Henry V1 was only nine months old when he became king, and Cromwell became a member of the Regency Council appointed to rule England. He was later appointed Lord Treasurer of the Exchequer, and Master of the Royal Hounds & Falcons under King Henry V1.

Cromwell, who was also Constable of Nottingham Castle and Steward of Sherwood Forest immediately demolished the earlier buildings, levelled the site and built a structure befitting the richest and most powerful man in England at that time – not another castle, nor a manor or fortified house – but a palace!

At the time of its construction Cromwell’s palace at Wingfield was one of the largest and most lavish in the entire realm. It was a statement of power and wealth, designed and built to impress. The gatehouse alone was the size of a small castle – and larger than the homes of all but the richest in the land!
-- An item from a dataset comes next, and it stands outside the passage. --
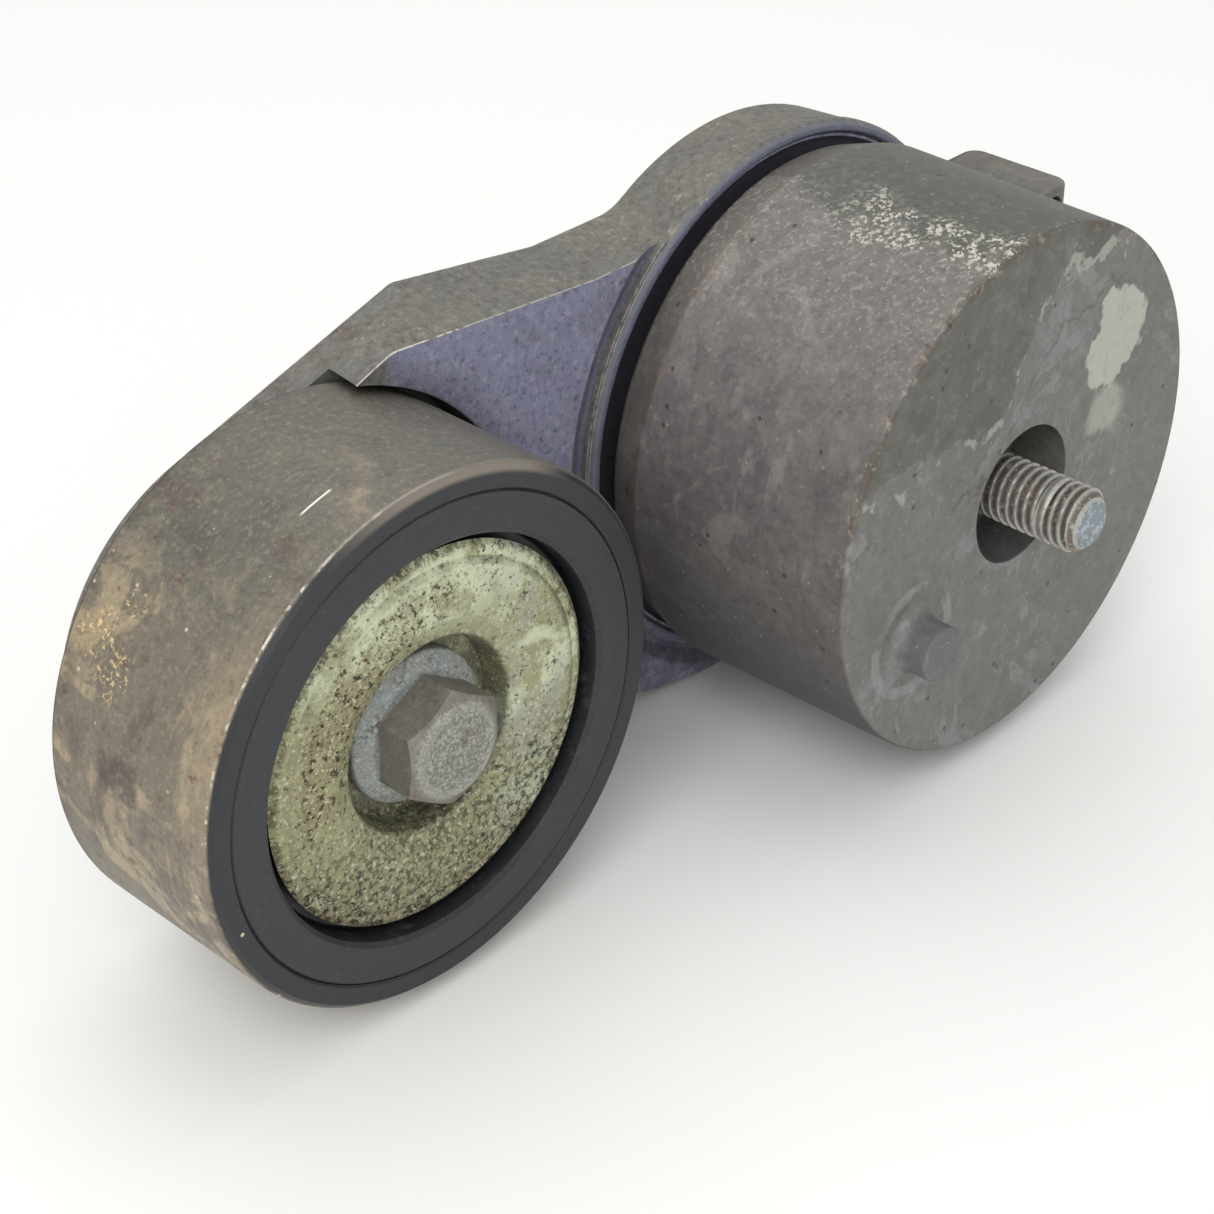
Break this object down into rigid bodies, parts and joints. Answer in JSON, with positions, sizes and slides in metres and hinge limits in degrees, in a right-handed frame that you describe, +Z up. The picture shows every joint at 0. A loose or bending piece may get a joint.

By 1439 he had built the Great Hall, kitchen, and a series of lodgings at the centre of the old enclosure, and whilst the War of the Roses was raging Cromwell spent huge sums adding a new hall and ranges of lodgings to the south and east, which, with a private garden to the north, enclosed a new double courtyard complex.

His household consisted of over a hundred attendants and servants, and there were upwards of two hundred people residing within the walls. Cromwell modified as he built, and this often involved partial demilition of work which had only just been completed, thus he added the High Tower across the south-western corner of the new ranges, and by the time of its completion the immense structure was among the very largest courtyard palaces in England.

It is estimated that there were up to seventy five masons employed in the construction, which was almost completed by the time of Cromwells death in 1456. Cromwell died in residence, and John Talbot, the second Earl of Shrewsbury, who was staying there at the time, purchased the manor and it stayed in his family for several generations.

A Prison for Mary Queen of Scots!
It was one of his descendants, the sixth Earl, husband of the famous Bess of Hardwick, who had the charge of Mary Queen of Scots here, complete with her retinue of `ten maid-servants, fifty other persons, and ten horses’ on three separate occasions – in 1569/70, 1584 and 1585 – during her long imprisonment under the orders of Queen Elizabeth 1st.

It was to here that Anthony Babington of nearby Dethick came, disguised as a gypsy, his face stained with wallnut juice, in a failed attempt to hatch a plot to assassinate Elizabeth and to put Mary on the throne of England. The ancient wallnut tree which stands in the inner courtyard is said to have grown from a kernel dropped by Babington himself – prior of course, to his execution in 1586! Mary herself was executed at Fotheringay Castle early the following year.

A Very Un-Civil War!
During the Civil War, Wingfield was held successively by the Earl of Pembroke on behalf of Parliament, and by the Earl of Newcastle for the King. In 1644 it came under tremendous bombardment from a large Parliamentary force, who only broke the seige after calling in heavy artillery, and following its capture the building was `slighted’ – (rendered defenceless by its partial demolition).

After the Civil War Wingfield Manor was sold to the Haltons who repaired the main buildings around the Great Hall, inserting floors and windows, and occupying that area for the next hundred years, with the rest slowly collapsing into ruin around them.

Dawn of A New Age!
It was here, on 23rd June 1675 that the world witnessed the dawn of a new scientific age when renowned mathematician and astronomer Immanuel Halton made his famous observations on the eclipse of the sun. His findings were greeted with great acclaim and later published by the Royal Society.

In 1774 the Haltons built a new manor house half a mile away down the valley, using stone from Cromwells now crumbling palace. They stripped lead and timbers from the roof and floors, leaving virtually the ruins that we see today – except that part of the original south wing was left to the occupation of farmers.

A Rich History
The atmosphere inside the empty shell of the roofless Great Hall, with its double-tiered row of gothic arched windows, surrounded by soaring turrets and towering walls open to the sky, is redolent with the age of centuries and rich with the romance of legend and history.

Beneath the Great Hall lies the Undercroft, still completely intact, with a vaulted ceiling of multiple arches supported on stone pillars, and probably the finest example of a medieval storehouse cellar still in existence.

The former grandeur of the State Rooms can now only be imagined by standing amidst their ruined splendour, and the spiral staircases with their stone steps worn down and bowed by the passage of feet for over half a millennium, which lead to open spaces where oak-beamed floors used to be, stand in mute testament to the former opulence and glory of Cromwells magnificent fifteenth century palace.

A Rich Future?
Today a farmer, Mr. Critchlow, still occupies a working farm at the centre of the complex, and though the ruins are in the care of English Heritage, who have done a wonderful job of conservation which has enabled Wingfield Manor to be opened up again to the public, this has only been possible with Mr. Critchlow’s permission and visitors are kindly requested to respect his privacy.